When you’ve a reputation for being a maverick, it must be a bit of strain maintaining it, year after year, but if Ableton is feeling the pressure nine versions in, it’s showing no sign. After starting life purely as a performance and remixing tool, Live has slowly evolved into a fully rounded music-production environment. This maturity has never come at the expense of innovation, though, and in Live 9 it continues to forge its own path, invigorating working methods and pushing sonic boundaries.
The big innovation in this version is audio-to-MIDI conversion. It’s a well-established concept and available in numerous other applications, but Ableton takes it further than its peers. There are three conversion algorithms designed for drums, melodies and polyphonic instruments. The Melody option is the simplest, with monophonic instruments or vocals going in and a MIDI part coming out. Conversion is quick, entirely automatic, and accuracy was excellent in our tests. However, it’s disappointing there’s no provision to convert vibrato or gliding notes into pitch bend data.

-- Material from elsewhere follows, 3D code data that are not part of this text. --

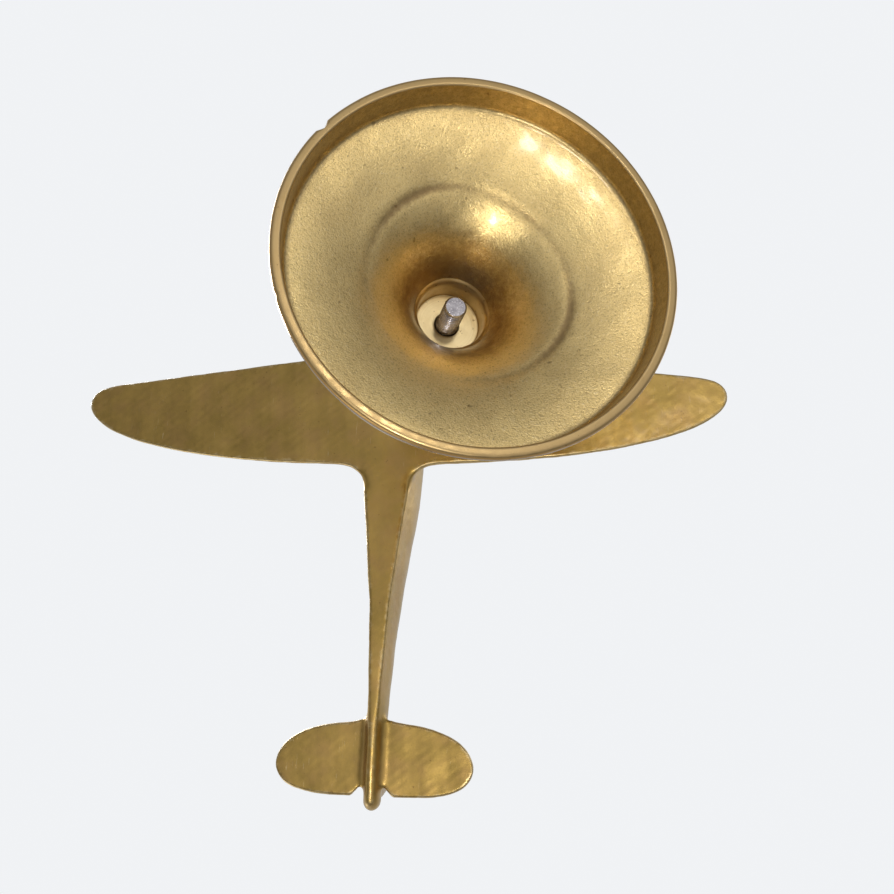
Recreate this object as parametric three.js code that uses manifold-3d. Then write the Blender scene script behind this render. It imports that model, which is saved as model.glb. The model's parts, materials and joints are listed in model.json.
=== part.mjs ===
// A cast-brass aeroplane ornament, banked on a hollow bell stand. Millimetres, +Z up, nose towards -Y.
import * as THREE from 'three';
import { mergeVertices } from 'three/addons/utils/BufferGeometryUtils.js';
import Module from 'manifold-3d';

const wasm = await Module();
wasm.setup();

// Gap kept between two pieces that touch.
const GAP = 0.3;

// Where the stand's axis is, measured from the middle of the whole object's outline.
const FOOT_X = 2;
const FOOT_Y = -30;

// Bell base.
const FOOT_R = 48.75;
const FOOT_BAND_H = 7;
const MOUTH_R = 46.1;
const STEP_R = 44.6;
const STEP_Z = 7.9;
const DISH_R = 25.3;
const DISH_Z = 14.4;
const NECK_MOUTH_R = 10.1;
const NECK_MOUTH_Z = 32.6;
const LAND_R = 8.7;
const LAND_Z = 40.3;
const NECK_R = 13;
const BELL_TOP_R = 11;
const BELL_TOP_Z = 50;

// Pillar and the two steel studs.
const PILLAR_BOTTOM = BELL_TOP_Z + GAP;
const PILLAR_TOP = 106.7;
const PILLAR_WAIST_R = 4.4;
const STUD_R = 3;
const STUD_BOTTOM = 28.4;
const STUD_TOP = 62.7;
const UPPER_STUD_R = 2.5;
const UPPER_STUD_BOTTOM = 97.3;
const UPPER_STUD_TOP = 117.7;
const STUD_CHAMFER = 0.7;

// Aeroplane. Its own frame has x to port, y aft, z up, and z = 0 on the flat underside.
const BANK = THREE.MathUtils.degToRad(20);
const AIRFRAME_Y = -4;
const THRUST_HEIGHT = 125.6;
const THRUST_Z = 11.5;
const NOSE_Y = -46;
const NOSE_R = 7.6;
const TAIL_Y = 130.6;
const HALF_SPAN = 110.5;
const DIHEDRAL = THREE.MathUtils.degToRad(3);
const TIP_Y = -2;
const ROOT_LEAD = 16.4;
const TIP_LEAD = 5.9;
const ROOT_TRAIL = 22.3;
const WING_ROOT_T = 5.6;
const WING_TIP_T = 2;
const TAIL_HALF_SPAN = 31;
const TAIL_MID_Y = 117.5;
const TAIL_LEAD = 13;
const TAIL_TRAIL = 9;
const TAIL_UNDER_Z = 5.2;
const TAIL_T = 2.6;
const BOSS_R = 6.4;
const BOSS_BOTTOM = PILLAR_TOP + GAP;

// Propeller on the nose.
const SHAFT_R = 1.5;
const SHAFT_HEAD_R = 2.8;
const HUB_R = 7.2;
const HUB_DEPTH = 5;
const WASHER_R = 4.2;
const WASHER_T = 1;
const BLADE_COUNT = 3;
const BLADE_TIP_R = 29;
const SPINNER_LENGTH = 9.5;

const SEGMENTS = 48;
const SMALL_SEGMENTS = 24;

// ---------- helpers ----------

function material(color, roughness, metalness) {
  return new THREE.MeshStandardMaterial({ color, roughness, metalness });
}

const castBrass = () => material(0xa98a4c, 0.42, 1);
const turnedBrass = () => material(0xbf9d58, 0.3, 1);
const steel = () => material(0x8f9096, 0.3, 1);

function named(name, geometry, finish) {
  const mesh = new THREE.Mesh(geometry, finish);
  mesh.name = name;
  return mesh;
}

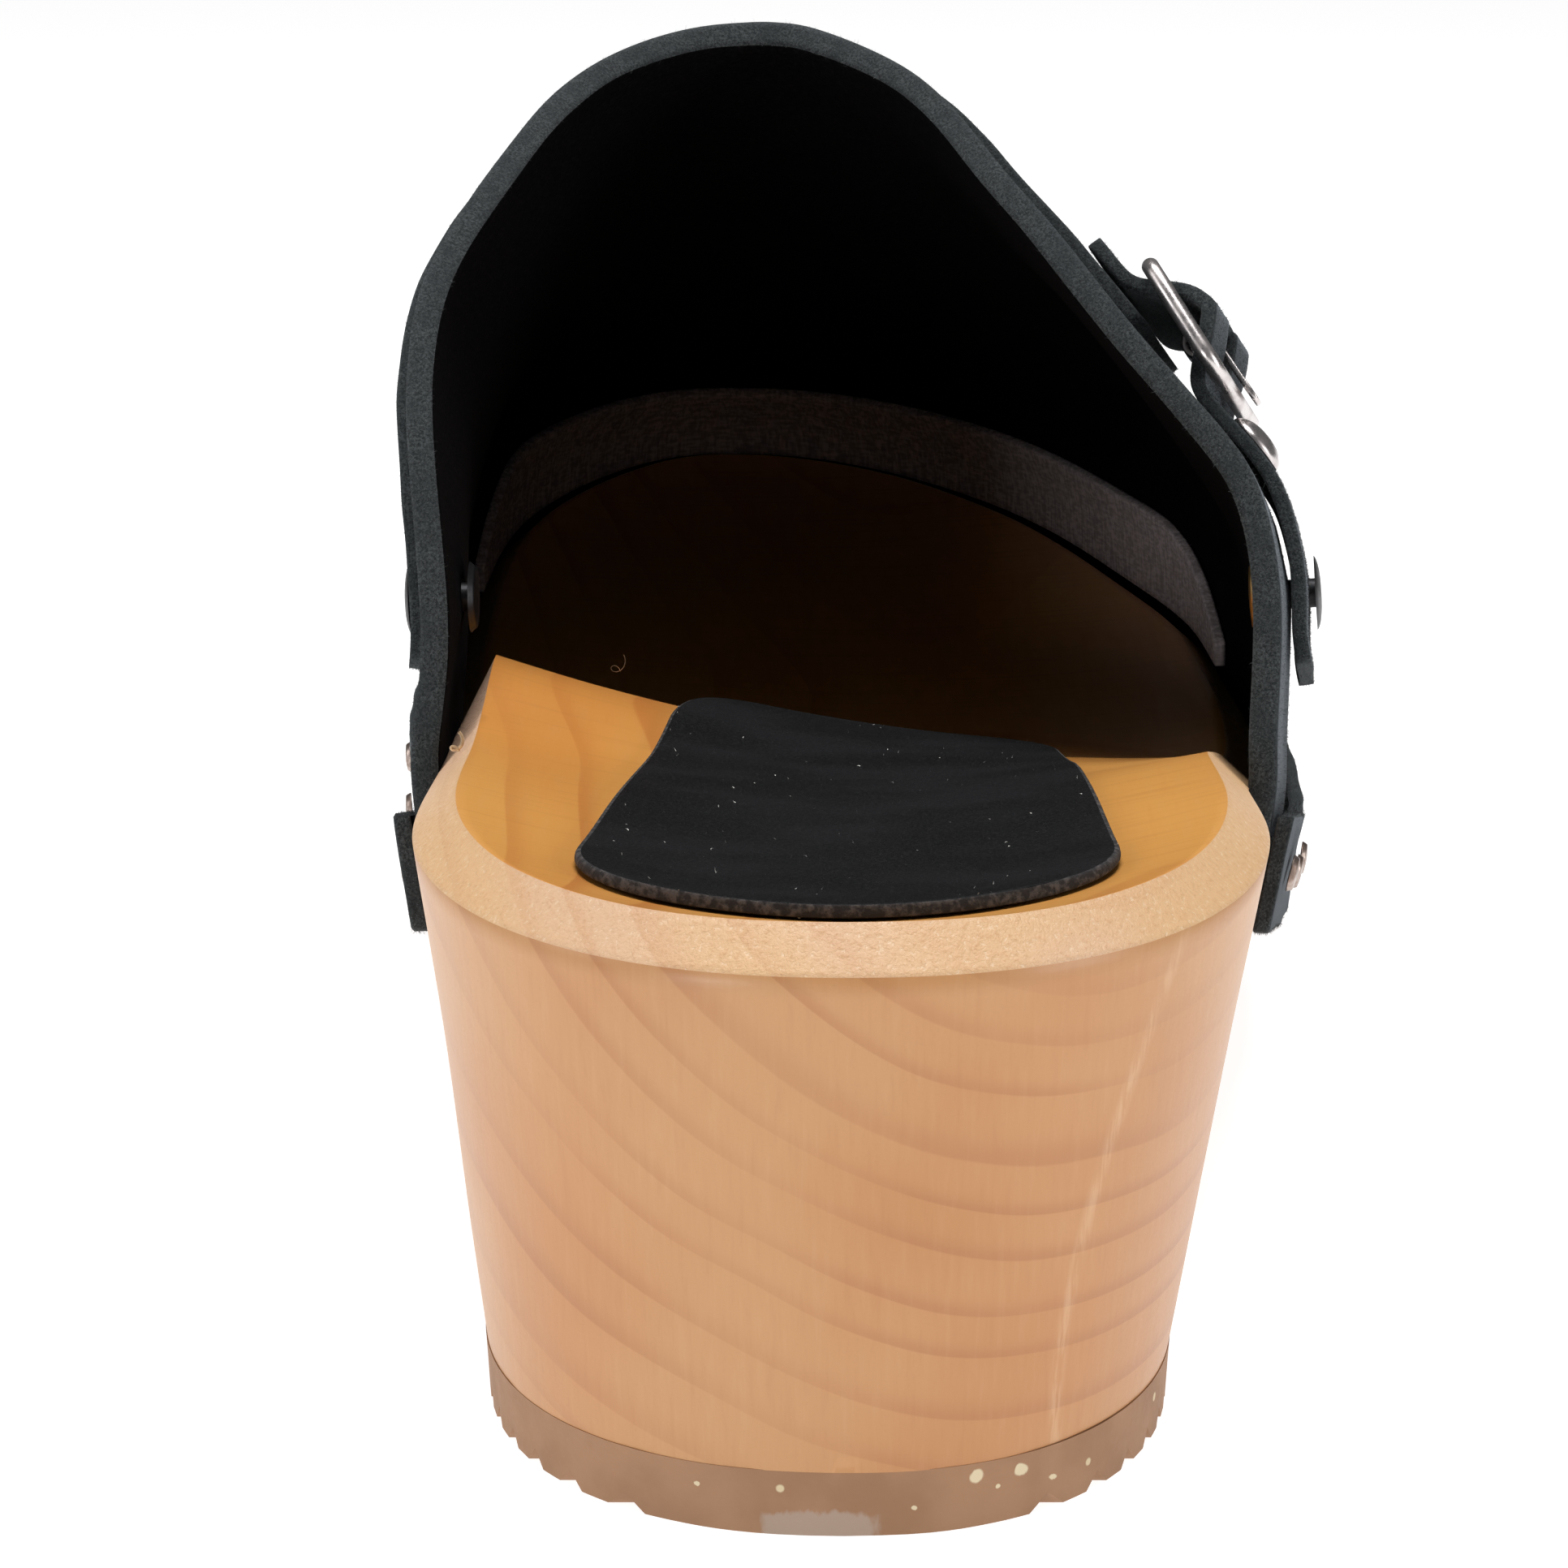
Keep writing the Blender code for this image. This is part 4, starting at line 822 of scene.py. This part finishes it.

The Drum mode identifies kick, snare and hi-hat sounds and maps them to a drum machine on a new MIDI channel. Harmony mode tackles polyphonic instruments such as guitar or piano. It’s complex stuff, and we were amazed at its accuracy. There were quite a few missed notes, false positives and notes in the wrong octave, but the errors tended to make sense musically. And, while those looking for perfect conversion are likely to be disappointed, as a springboard for creating interesting sounds it’s a huge success.
In fact, all three modes have enormous creative potential, especially for sampling other people’s music and rebuilding it using other sounds. If nothing else, it’s a handy way to get around copyright clearance (provided you don’t lift a recognisable melody), and it also makes the process much more creative. Audio-to-MIDI conversion also frees users up from the restrictions of using a MIDI keyboard for note entry. Using your voice or a guitar generates material that’s unlikely to be created via a keyboard. The same goes for turning beatbox performances into MIDI drum parts. Further creative mileage comes from mixing audio and MIDI performances together, such as combining MIDI drums with a heavily processed beatbox performance.
Most of the other new features are workflow improvements, but there’s just as much ingenuity on show here, too. The snap-to-grid function is much more sophisticated than before, delivering all the options we could hope for without the need to grapple with lots of different modes. This used to be one of the downsides of Live’s aversion to having complex toolbox options and dialog boxes, so it’s great to see it remedied here.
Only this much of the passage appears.